What you have to do. Write out the whole listing, matching it exactly.

Collected material.
########

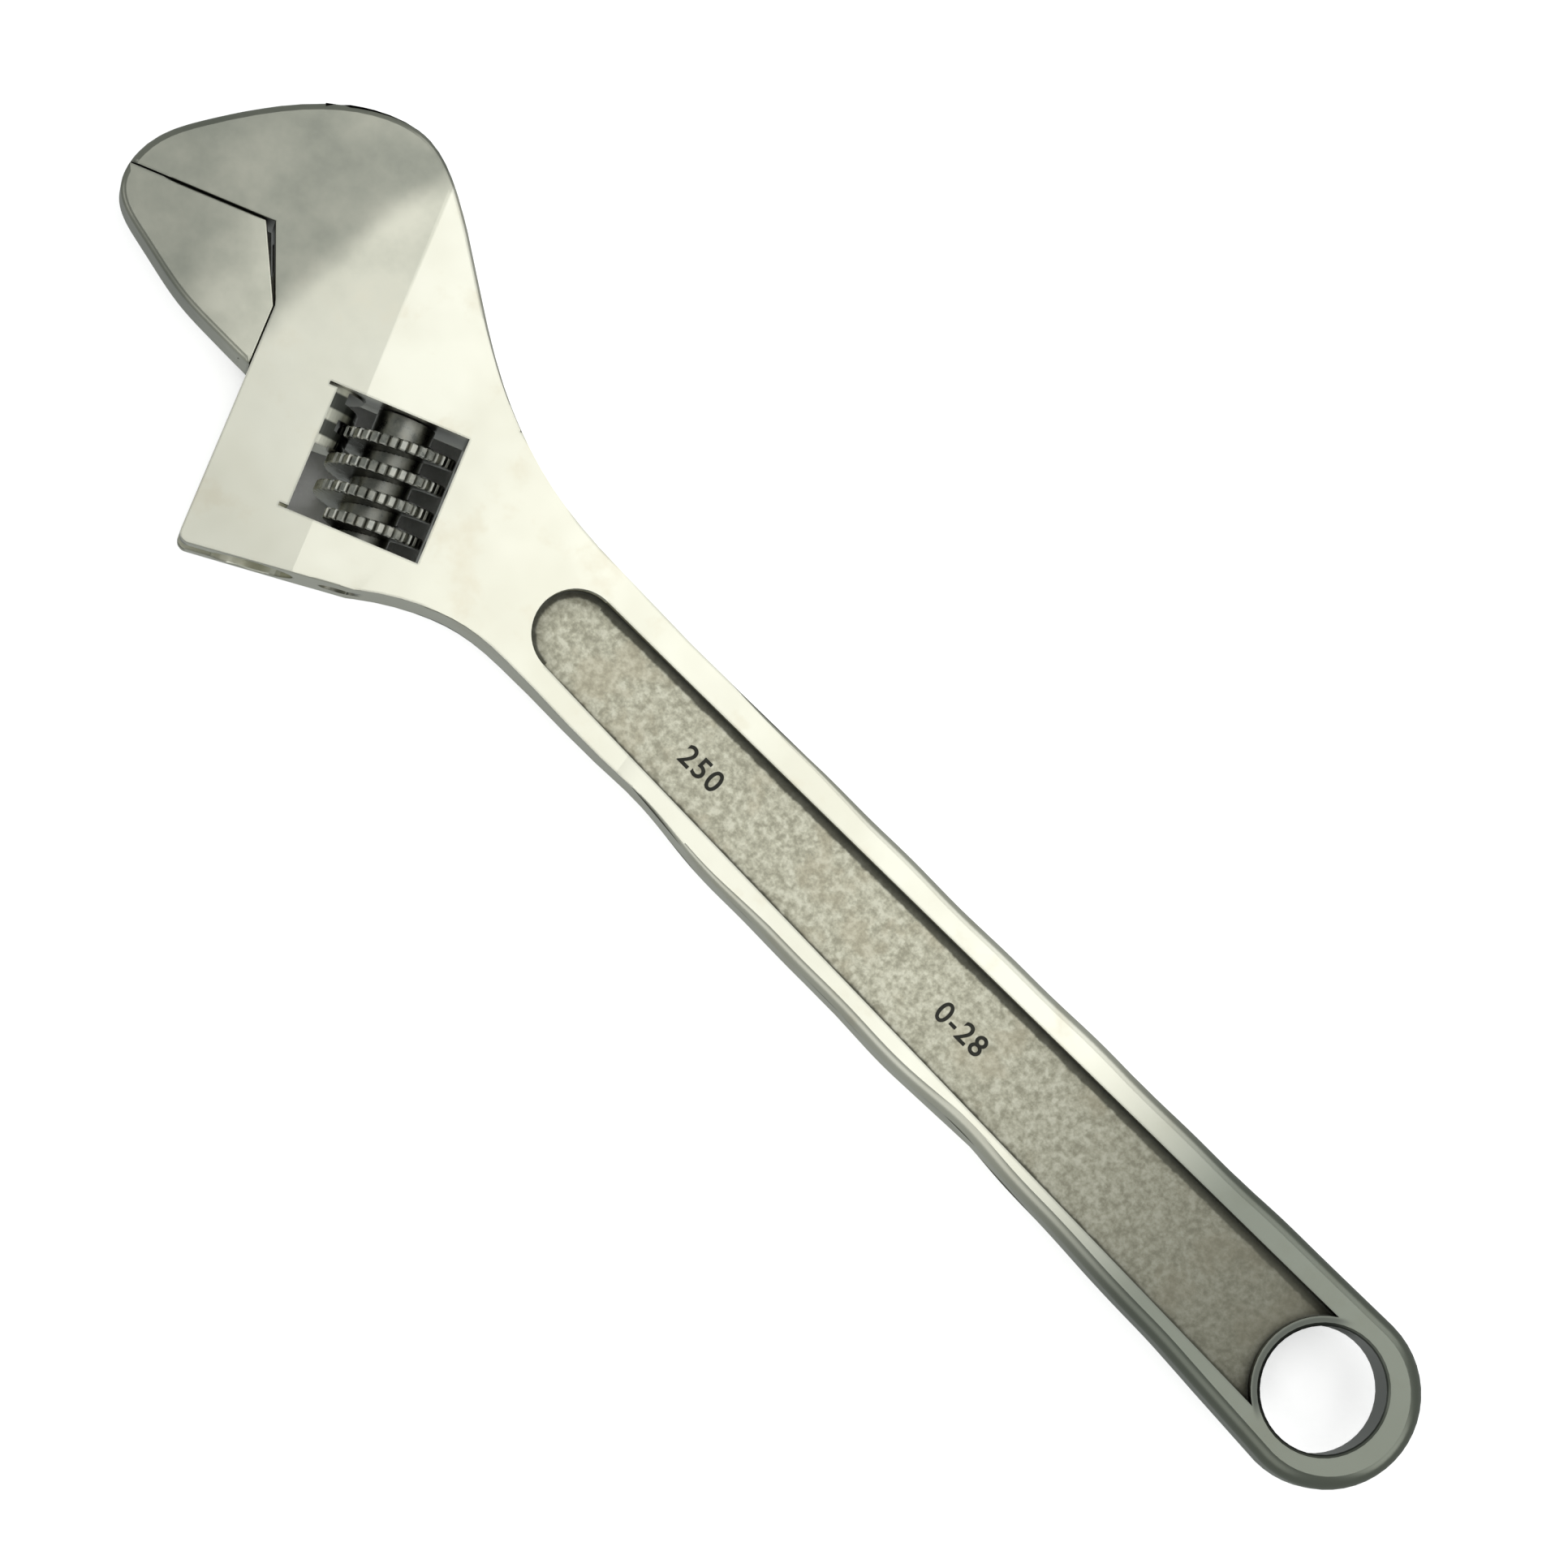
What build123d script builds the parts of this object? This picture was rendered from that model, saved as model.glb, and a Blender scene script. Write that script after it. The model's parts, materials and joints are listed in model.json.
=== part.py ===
"""Ten-inch adjustable wrench: a body forging, a sliding jaw, its adjusting screw, screw pin and spring.

Frame: millimetres. The origin is the centre of the hanging hole at mid thickness, +X runs along the
handle to the head, +Y is the side that the sliding jaw opens to, and +Z is normal to the faces.
The jaws are closed. Across the head, sizes are given in the jaw axes: "slide" runs along the sliding
jaw's travel, positive as it opens, and "reach" runs square to that, out towards the jaw tips.
"""

import os
from math import cos, pi, radians, sin, tan

from build123d import *

# Handle
HANDLE_HALF_THICKNESS = 5.0
END_CENTRE = (-1.0, -0.2)
END_RADIUS = 13.4
HOLE_RADIUS = 9.0
HOLE_LIP = 1.4
HOLE_EDGE_BREAK = 0.5
RECESS_DEPTH = 2.4
RECESS_START = 2.0
RECESS_END = 154.9
RECESS_HALF_WIDTH_AT_HOLE = 8.8
RECESS_HALF_WIDTH_AT_HEAD = 6.3

# Head
HEAD_HALF_THICKNESS = 7.8
SWELL_START = 128.0
SWELL_END = 174.0
JAW_ANGLE = 22.5
FACET_REACH = 177.0
FACET_SLOPE = 2.6
HEAD_EDGE_REACH = 193.4
JAW_FACE_SLIDE = -93.5
JAW_TIP_REACH = 219.6
HEAD_FOOT_SLIDE = -47.2
HEAD_FOOT_ROUND = 1.5
LOWER_NECK = (168.6, -50.2)
THROAT_REACH = 197.9
THROAT_SLIDE = -82.6

# Window for the adjusting screw
WINDOW_REACH = (161.4, 181.0)
WINDOW_SLIDE = (-75.9, -57.1)
OVERCUT_LENGTH = 1.3
OVERCUT_WIDTH = 0.5
OVERCUT_DEPTH = 2.0

# Rail of the sliding jaw and the channel that it runs in
RAIL_REACH = 182.8
RAIL_RADIUS = 6.2
RAIL_SLIDE = (-92.0, -67.3)
RAIL_CLEARANCE = 0.08
CHANNEL_TOP_SLIDE = -92.8
NECK_HALF_THICKNESS = 3.0
NECK_SLIDE = (-90.5, -74.2)
NECK_CLEARANCE = 0.1
NECK_SLOT_TOP_SLIDE = -91.5

# Sliding jaw blade
BLADE_GAP = 0.1
BLADE_TOP_INSET = 0.3
JAW_FACE_GAP = 0.25
BLADE_HEEL_SLIDE = -73.6
BLADE_CORNER_REACH = 199.1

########

Exercise output.
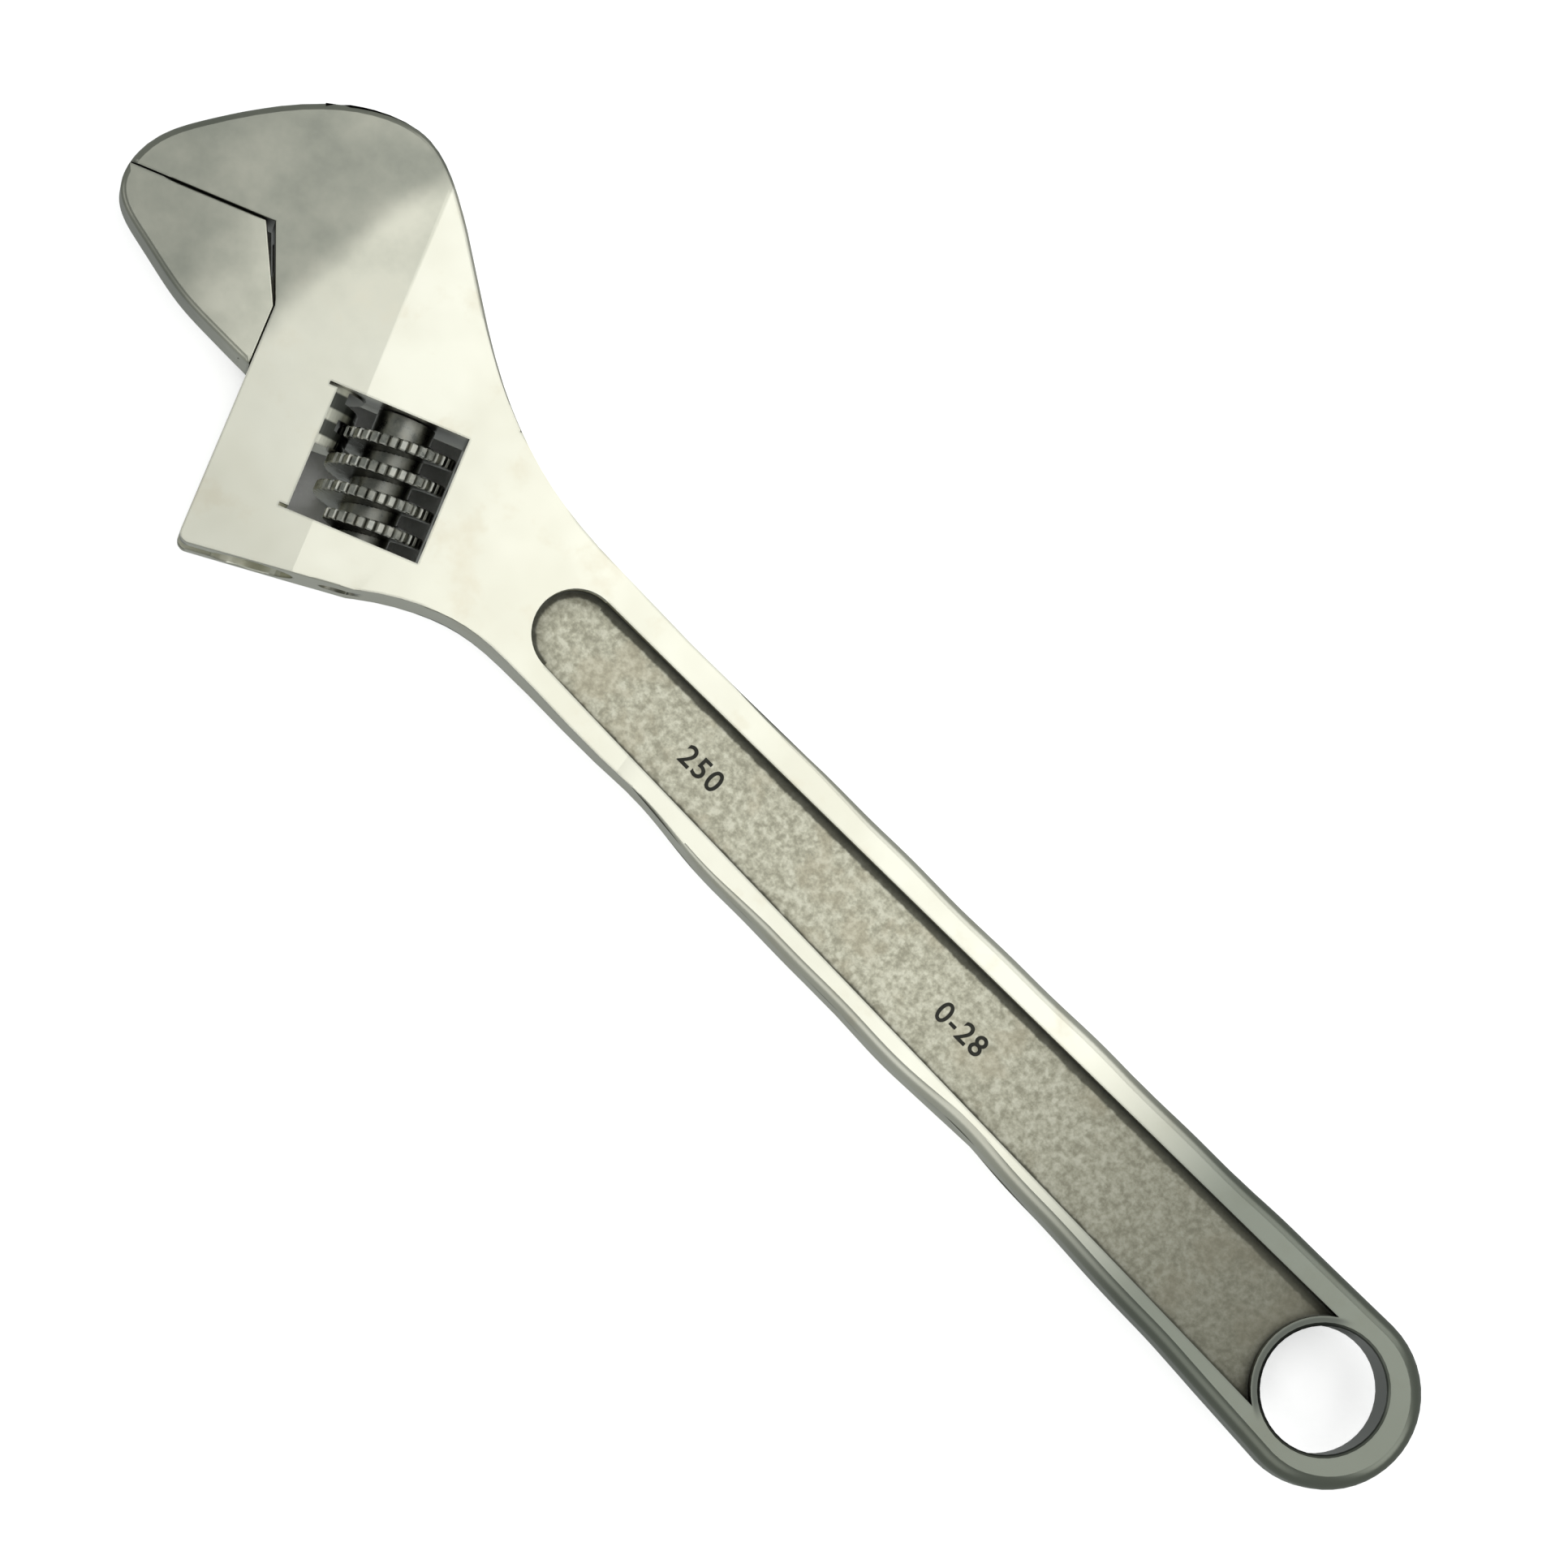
What build123d script builds the parts of this object? This picture was rendered from that model, saved as model.glb, and a Blender scene script. Write that script after it. The model's parts, materials and joints are listed in model.json.
=== part.py ===
"""Ten-inch adjustable wrench: a body forging, a sliding jaw, its adjusting screw, screw pin and spring.

Frame: millimetres. The origin is the centre of the hanging hole at mid thickness, +X runs along the
handle to the head, +Y is the side that the sliding jaw opens to, and +Z is normal to the faces.
The jaws are closed. Across the head, sizes are given in the jaw axes: "slide" runs along the sliding
jaw's travel, positive as it opens, and "reach" runs square to that, out towards the jaw tips.
"""

import os
from math import cos, pi, radians, sin, tan

from build123d import *

# Handle
HANDLE_HALF_THICKNESS = 5.0
END_CENTRE = (-1.0, -0.2)
END_RADIUS = 13.4
HOLE_RADIUS = 9.0
HOLE_LIP = 1.4
HOLE_EDGE_BREAK = 0.5
RECESS_DEPTH = 2.4
RECESS_START = 2.0
RECESS_END = 154.9
RECESS_HALF_WIDTH_AT_HOLE = 8.8
RECESS_HALF_WIDTH_AT_HEAD = 6.3

# Head
HEAD_HALF_THICKNESS = 7.8
SWELL_START = 128.0
SWELL_END = 174.0
JAW_ANGLE = 22.5
FACET_REACH = 177.0
FACET_SLOPE = 2.6
HEAD_EDGE_REACH = 193.4
JAW_FACE_SLIDE = -93.5
JAW_TIP_REACH = 219.6
HEAD_FOOT_SLIDE = -47.2
HEAD_FOOT_ROUND = 1.5
LOWER_NECK = (168.6, -50.2)
THROAT_REACH = 197.9
THROAT_SLIDE = -82.6

# Window for the adjusting screw
WINDOW_REACH = (161.4, 181.0)
WINDOW_SLIDE = (-75.9, -57.1)
OVERCUT_LENGTH = 1.3
OVERCUT_WIDTH = 0.5
OVERCUT_DEPTH = 2.0

# Rail of the sliding jaw and the channel that it runs in
RAIL_REACH = 182.8
RAIL_RADIUS = 6.2
RAIL_SLIDE = (-92.0, -67.3)
RAIL_CLEARANCE = 0.08
CHANNEL_TOP_SLIDE = -92.8
NECK_HALF_THICKNESS = 3.0
NECK_SLIDE = (-90.5, -74.2)
NECK_CLEARANCE = 0.1
NECK_SLOT_TOP_SLIDE = -91.5

# Sliding jaw blade
BLADE_GAP = 0.1
BLADE_TOP_INSET = 0.3
JAW_FACE_GAP = 0.25
BLADE_HEEL_SLIDE = -73.6
BLADE_CORNER_REACH = 199.1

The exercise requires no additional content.